Tuesday, February 13, 2024

Alain Resnais | Mon oncle d'Amérique (My American Uncle) / 1980

battle of the species

by Douglas Messerli

 

Jean Gruault (screenplay, featuring the writings of Henri Laborit), Alain Resnais (director) Mon oncle d'Amérique (My American Uncle) / 1980

 

Resnais' My American Uncle is often described as a "didactic" film since it features the theories of French physician, writer, and philosopher Henri Laborit, who is interviewed from time to time throughout the film by the director himself. Yet, I would prefer to call it a film "structured" around psychological and philosophical ideas in the sense that Resnais' characters are not so much examples of Laborit's ideas, but are closer to living experiments of his theories in the manner that Resnais himself, at one point in the film, comically suggests become human rats.



     These "human rat" figures include René Ragueneau (Gérard Depardieu), Janine Garnier (Nicole Garcia), and Jean Le Gall (Roger Pierre), who each share a strong sense of individual identity, thwarted by family, friends, and the work place.

      René, born on a farm, is determined to leave home and become a financial success, and ultimately is hired as a textile executive; Janine, raised by a political active Communist family, wishes to become an actress; and Jean, born of a wealthy and well-placed family, seeks political power, becoming for a time the influential director of a state television station like RTF (Radiodiffusion-Télévision Française).

     Given our current economic situation, Resnais' film seems very contemporary as all three of these individuals lose their jobs, coincidently becoming intertwined in their personal lives and situations.
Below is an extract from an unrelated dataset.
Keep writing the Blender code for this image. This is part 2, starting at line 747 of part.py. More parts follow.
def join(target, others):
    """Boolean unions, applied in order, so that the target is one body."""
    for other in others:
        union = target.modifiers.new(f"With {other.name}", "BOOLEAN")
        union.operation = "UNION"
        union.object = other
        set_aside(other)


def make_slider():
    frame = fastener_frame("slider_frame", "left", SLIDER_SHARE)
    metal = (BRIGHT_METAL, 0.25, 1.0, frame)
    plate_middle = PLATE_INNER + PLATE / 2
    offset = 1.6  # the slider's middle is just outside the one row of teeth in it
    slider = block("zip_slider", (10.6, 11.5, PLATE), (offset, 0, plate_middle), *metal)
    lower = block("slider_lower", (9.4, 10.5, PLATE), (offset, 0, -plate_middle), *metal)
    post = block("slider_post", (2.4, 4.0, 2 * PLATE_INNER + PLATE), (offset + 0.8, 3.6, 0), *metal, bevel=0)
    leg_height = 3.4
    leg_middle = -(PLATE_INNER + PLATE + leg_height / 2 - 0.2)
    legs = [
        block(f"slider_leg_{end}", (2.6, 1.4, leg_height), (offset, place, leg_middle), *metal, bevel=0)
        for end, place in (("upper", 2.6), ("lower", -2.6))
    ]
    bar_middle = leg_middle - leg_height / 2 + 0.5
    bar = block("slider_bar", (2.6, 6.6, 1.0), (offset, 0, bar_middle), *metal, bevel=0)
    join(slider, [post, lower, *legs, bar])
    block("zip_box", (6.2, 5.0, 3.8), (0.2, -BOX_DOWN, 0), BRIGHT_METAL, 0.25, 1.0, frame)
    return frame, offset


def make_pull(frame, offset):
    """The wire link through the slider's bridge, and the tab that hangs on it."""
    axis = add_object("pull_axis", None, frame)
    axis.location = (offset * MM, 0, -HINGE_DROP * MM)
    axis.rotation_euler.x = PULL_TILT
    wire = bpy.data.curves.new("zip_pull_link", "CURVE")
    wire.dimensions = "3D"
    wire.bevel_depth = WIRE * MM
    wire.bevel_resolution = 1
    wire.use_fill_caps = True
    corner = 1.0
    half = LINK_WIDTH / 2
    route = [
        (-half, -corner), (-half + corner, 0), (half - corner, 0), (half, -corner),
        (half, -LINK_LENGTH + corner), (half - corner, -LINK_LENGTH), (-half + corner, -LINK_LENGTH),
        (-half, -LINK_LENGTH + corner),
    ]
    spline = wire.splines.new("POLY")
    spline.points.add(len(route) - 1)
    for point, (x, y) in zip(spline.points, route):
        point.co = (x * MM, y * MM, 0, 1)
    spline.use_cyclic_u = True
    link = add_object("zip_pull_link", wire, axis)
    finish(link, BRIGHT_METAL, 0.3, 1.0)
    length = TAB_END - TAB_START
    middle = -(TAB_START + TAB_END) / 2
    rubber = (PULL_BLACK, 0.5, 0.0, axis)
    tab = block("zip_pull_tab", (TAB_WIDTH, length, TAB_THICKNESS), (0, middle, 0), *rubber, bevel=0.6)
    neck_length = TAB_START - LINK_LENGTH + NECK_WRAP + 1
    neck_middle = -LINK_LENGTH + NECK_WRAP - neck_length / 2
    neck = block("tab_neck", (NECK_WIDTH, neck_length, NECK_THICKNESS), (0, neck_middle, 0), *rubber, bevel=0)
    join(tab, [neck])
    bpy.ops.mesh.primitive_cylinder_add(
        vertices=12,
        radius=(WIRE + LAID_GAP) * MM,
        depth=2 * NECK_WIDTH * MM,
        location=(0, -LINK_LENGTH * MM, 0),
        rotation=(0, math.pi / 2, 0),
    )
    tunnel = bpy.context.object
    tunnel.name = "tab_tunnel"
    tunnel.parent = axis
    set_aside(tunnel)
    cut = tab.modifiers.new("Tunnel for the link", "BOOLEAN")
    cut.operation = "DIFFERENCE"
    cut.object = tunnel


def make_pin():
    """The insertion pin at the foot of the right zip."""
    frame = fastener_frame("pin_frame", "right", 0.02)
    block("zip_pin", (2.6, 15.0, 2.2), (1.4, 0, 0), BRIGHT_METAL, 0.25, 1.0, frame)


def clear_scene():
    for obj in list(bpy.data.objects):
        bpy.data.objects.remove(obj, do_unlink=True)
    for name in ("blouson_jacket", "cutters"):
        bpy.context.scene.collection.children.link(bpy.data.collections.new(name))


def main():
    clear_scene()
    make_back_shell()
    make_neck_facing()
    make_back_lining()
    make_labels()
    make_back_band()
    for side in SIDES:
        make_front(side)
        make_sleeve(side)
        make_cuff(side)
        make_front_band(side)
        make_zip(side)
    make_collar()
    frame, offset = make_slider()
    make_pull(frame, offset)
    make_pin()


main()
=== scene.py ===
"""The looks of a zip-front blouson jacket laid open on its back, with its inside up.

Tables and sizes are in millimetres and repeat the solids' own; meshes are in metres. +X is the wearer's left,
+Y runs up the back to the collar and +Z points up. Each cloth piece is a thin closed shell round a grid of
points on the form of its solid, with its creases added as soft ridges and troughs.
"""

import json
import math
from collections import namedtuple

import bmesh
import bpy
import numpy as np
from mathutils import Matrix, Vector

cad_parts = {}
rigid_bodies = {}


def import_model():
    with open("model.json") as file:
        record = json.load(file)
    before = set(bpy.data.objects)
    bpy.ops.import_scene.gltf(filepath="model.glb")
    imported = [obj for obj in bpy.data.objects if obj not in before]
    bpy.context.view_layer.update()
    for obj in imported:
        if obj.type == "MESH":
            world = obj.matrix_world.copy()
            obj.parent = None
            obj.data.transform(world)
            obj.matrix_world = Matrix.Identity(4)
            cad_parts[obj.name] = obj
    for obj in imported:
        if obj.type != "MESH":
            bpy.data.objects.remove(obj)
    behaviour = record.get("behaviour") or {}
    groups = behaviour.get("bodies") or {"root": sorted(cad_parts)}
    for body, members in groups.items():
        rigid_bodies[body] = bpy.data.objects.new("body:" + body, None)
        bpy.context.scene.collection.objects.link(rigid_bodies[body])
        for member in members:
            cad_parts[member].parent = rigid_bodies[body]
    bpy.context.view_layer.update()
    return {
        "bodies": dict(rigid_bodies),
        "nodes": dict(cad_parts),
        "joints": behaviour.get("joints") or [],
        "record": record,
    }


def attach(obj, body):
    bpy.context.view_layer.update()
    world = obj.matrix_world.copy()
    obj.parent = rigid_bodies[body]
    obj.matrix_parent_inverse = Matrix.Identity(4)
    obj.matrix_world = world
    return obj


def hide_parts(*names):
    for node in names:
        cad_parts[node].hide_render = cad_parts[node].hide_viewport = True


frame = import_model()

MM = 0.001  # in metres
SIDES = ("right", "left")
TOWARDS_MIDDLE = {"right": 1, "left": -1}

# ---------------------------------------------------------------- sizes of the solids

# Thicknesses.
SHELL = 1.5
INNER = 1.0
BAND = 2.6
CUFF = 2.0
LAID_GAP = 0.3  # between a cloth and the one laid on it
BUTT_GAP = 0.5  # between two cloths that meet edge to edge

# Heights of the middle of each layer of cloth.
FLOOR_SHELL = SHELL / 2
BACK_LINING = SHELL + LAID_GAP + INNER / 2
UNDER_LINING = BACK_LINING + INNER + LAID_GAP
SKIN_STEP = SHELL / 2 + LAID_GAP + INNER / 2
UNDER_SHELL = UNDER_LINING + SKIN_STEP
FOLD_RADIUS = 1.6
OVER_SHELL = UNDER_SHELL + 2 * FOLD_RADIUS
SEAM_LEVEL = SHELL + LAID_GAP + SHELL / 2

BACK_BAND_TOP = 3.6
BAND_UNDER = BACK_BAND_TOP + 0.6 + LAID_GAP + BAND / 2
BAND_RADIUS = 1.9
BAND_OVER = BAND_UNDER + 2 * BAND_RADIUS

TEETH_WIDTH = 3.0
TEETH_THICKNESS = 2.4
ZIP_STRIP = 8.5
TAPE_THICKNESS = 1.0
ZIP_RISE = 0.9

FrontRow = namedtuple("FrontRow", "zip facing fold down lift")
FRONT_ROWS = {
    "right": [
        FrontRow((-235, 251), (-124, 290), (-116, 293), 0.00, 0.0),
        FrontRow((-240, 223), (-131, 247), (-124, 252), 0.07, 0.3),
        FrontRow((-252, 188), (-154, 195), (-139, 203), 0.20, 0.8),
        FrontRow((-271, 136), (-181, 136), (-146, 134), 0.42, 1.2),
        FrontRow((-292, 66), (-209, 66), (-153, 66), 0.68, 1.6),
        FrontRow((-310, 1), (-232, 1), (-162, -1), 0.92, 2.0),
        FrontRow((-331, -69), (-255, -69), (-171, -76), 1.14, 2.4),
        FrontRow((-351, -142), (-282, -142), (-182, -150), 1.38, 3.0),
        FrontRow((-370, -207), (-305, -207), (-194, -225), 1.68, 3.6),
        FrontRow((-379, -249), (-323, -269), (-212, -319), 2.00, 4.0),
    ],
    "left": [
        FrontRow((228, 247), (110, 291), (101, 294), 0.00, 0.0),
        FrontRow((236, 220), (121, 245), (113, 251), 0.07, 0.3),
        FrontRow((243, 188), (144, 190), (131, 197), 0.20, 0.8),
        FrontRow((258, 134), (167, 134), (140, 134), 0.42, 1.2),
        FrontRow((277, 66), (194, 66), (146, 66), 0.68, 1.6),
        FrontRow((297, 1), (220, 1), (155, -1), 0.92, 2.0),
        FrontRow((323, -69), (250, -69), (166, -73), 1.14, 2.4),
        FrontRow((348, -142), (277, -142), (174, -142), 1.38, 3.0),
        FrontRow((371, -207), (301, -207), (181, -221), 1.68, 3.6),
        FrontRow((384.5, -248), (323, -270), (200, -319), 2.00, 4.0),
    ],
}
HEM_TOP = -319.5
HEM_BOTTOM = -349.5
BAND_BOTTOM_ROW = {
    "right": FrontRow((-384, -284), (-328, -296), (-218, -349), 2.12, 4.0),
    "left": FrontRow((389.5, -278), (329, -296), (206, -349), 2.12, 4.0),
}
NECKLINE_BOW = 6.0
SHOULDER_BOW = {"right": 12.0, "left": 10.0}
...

At one point in the film, Jean meets the actress Janine, falls in love with her, and leaves his wife. But their relationship, although filled with passion, flounders when he develops kidney stones. Meanwhile, his wife secretly approaches Janine asking her to allow her husband to return home, since she is near death. Janine, also feeling somewhat entrapped in the relationship, accordingly abandons Jean, but later discovers that the wife has been lying, and that she has now lost her former lover forever.



    The painful encounter between them on Jean's family island, and his insistence that he is truly better off with his wife, suggests—as Laborit predicts—that she may react suicidally. Certainly, Janine seems to have no one or any belief system to turn to in her loneliness and sorrow. Yet Janine, who works now as a designer associated with René's textile company, remains strong, and, agrees with René's boss, that they must fire him as director of the textile firm. When René, who has worked loyally if somewhat unimaginatively all his life, discerns the situation, it is he—the solid Catholic family man, who attempts self-murder. He is saved by a telephone call from Janine shortly after he has tried to hang himself.
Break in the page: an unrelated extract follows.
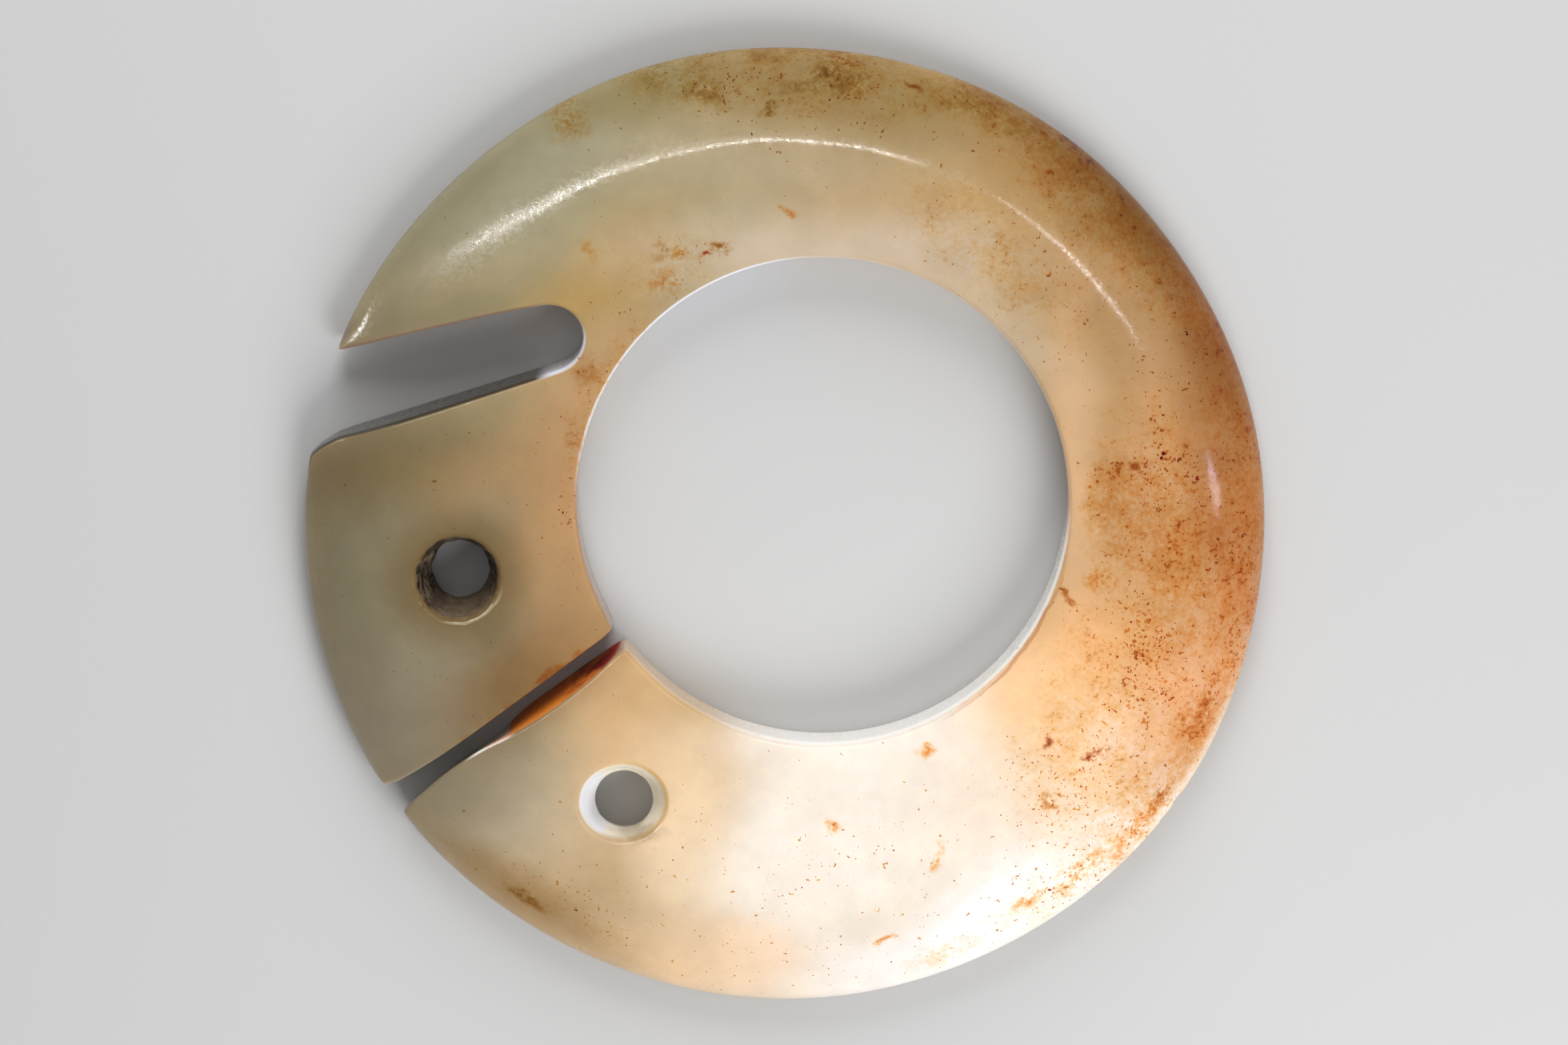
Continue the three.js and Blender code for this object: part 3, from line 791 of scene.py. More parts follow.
# Ragged stains: centre, half lengths, turn, softness, layers, tint
STAINS = (
    ((-8.5, 33.2), (3.4, 1.5), -14, 0.8, 0.9, OLIVE),
    ((-5.6, 31.9), (1.1, 0.6), -30, 0.9, 1.5, OLIVE),
    ((2.7, 33.6), (0.9, 0.35), 15, 0.8, 3.4, OLIVE),
    ((4.2, 32.7), (1.7, 0.7), -5, 0.9, 2.0, OLIVE),
    ((3.9, 34.2), (0.7, 0.4), 0, 0.9, 1.8, GOLD),
    ((0.6, 32.5), (1.5, 0.5), 0, 0.9, 1.4, OLIVE),
    ((-1.2, 31.0), (0.5, 0.3), 25, 0.9, 2.9, OLIVE),
    ((1.0, 34.9), (9.0, 0.8), 0, 0.9, 0.9, OLIVE),
    ((9.1, 32.4), (0.7, 0.25), -12, 0.9, 3.0, BROWN_STAIN),
    ((14.0, 31.0), (3.0, 1.2), -25, 0.9, 1.1, OLIVE),
    ((-15.6, 30.1), (1.1, 1.2), 0, 1.0, 2.0, GOLD),
    ((-4.6, 21.1), (0.6, 0.3), 10, 0.9, 3.4, BROWN_STAIN),
    ((-14.1, 20.8), (0.5, 0.8), 20, 0.9, 1.6, GOLD),
    ((-7.6, 20.5), (0.4, 0.35), 0, 0.9, 2.0, GOLD),
    ((0.2, 23.6), (0.4, 0.25), -20, 0.9, 2.0, IRON_ORANGE),
    ((-15.3, 7.2), (0.5, 1.5), 15, 0.9, 0.8, BROWN_STAIN),
    ((-8.9, 20.7), (0.4, 0.6), 10, 1.0, 1.8, BROWN_STAIN),
    ((-3.4, 32.2), (0.2, 0.4), -20, 0.8, 4.0, BROWN_STAIN),
    ((-5.6, 20.4), (0.25, 0.2), 0, 0.8, 3.6, IRON_RED),
    ((-8.6, 18.4), (0.9, 0.8), -30, 1.0, 1.4, IRON_ORANGE),
    ((20.5, 28.4), (0.7, 0.35), -45, 0.9, 3.0, BROWN_STAIN),
    ((25.6, 5.0), (0.7, 0.4), 15, 0.8, 3.2, BROWN_STAIN),
    ((22.9, -3.0), (0.8, 0.7), 0, 0.8, 2.9, GOLD),
    ((20.4, -4.4), (0.6, 0.25), -50, 0.8, 2.2, BROWN_STAIN),
    ((27.7, -19.4), (0.9, 0.45), 50, 0.9, 1.9, BROWN_STAIN),
    ((30.6, -12.6), (0.6, 1.8), -22, 0.9, 1.7, BROWN_STAIN),
    ((25.4, -22.6), (3.4, 0.6), 50, 0.9, 1.4, IRON_ORANGE),
    ((21.4, -25.2), (1.7, 0.6), 44, 0.9, 2.6, IRON_ORANGE),
    ((17.6, -27.2), (0.8, 0.4), 24, 1.0, 1.9, IRON_ORANGE),
    ((11.6, -31.2), (2.2, 0.7), 22, 1.0, 0.7, IRON_ORANGE),
    ((19.3, -19.4), (0.5, 0.6), 0, 0.8, 2.2, BROWN_STAIN),
    ((22.7, -16.0), (0.9, 0.25), 15, 0.9, 3.2, RUST_BROWN),
    ((19.1, -15.0), (0.35, 0.3), 0, 0.9, 3.2, RUST_BROWN),
    ((10.2, -16.0), (0.55, 0.35), 20, 1.0, 2.9, IRON_ORANGE),
    ((3.5, -21.6), (0.5, 0.4), 0, 1.0, 2.6, IRON_ORANGE),
    ((11.1, -23.6), (0.4, 0.7), 0, 1.0, 2.6, IRON_ORANGE),
    ((7.4, -30.0), (0.5, 0.15), 20, 1.0, 2.4, IRON_ORANGE),
    ((-19.0, -26.9), (1.3, 0.5), -33, 0.9, 2.6, OLIVE),
    ((-17.0, -27.5), (8.5, 1.3), -31, 0.9, 0.35, GOLD),
    ((-14.3, 11.9), (0.7, 0.8), 0, 1.0, 0.9, BROWN_STAIN),
    ((-18.6, -11.8), (5.6, 0.35), 35.8, 0.9, 2.2, GOLD),
    ((-15.4, -9.3), (2.2, 0.3), 35.8, 0.9, 0.35, IRON_ORANGE),
    ((-19.5, -11.8), (6.0, 1.0), 35.8, 1.0, 0.25, GOLD),
)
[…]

     In short, if Laborit's predictions sometimes turn out to be correct, they are also miraculously thwarted by coincidence and chance, elements central to many of Resnais' films; and the human “rats,” accordingly, prove more adaptable than imagined, suddenly forging fresh inter-relationships.

       Life, so Resnais suggests, may not always be a completely fulfilling and joyful experience, but, as these figures demonstrate, neither is it  anything truly predictable.

     The fact is that all three of these individuals also live dream-lives, lives of new possibility represented in Resnais' film by clips from older movies starring Danielle Darrieux, Jean Marais, and Jean Gabin. Although human rats may behave selfishly, imposing their will upon others, although they can force each other to suffer pain or even death, as individuals they can also imagine themselves as someone else, as other beings filled with strength and grace.

     Each of these figures also grew up in families that spoke of an "American uncle," a man who had left the world in which the rest of the family remained, a being who, for better or worse, richer or poorer, stood as a kind of talisman for difference and change. These kinds of dreams, these kinds of imaginative possibilities, Resnais makes clear, do not exist for rats. And so the tragedy is over even before it has begun.

 

Los Angeles, March 21, 2010

Reprinted from Green Integer Blog (March 2010).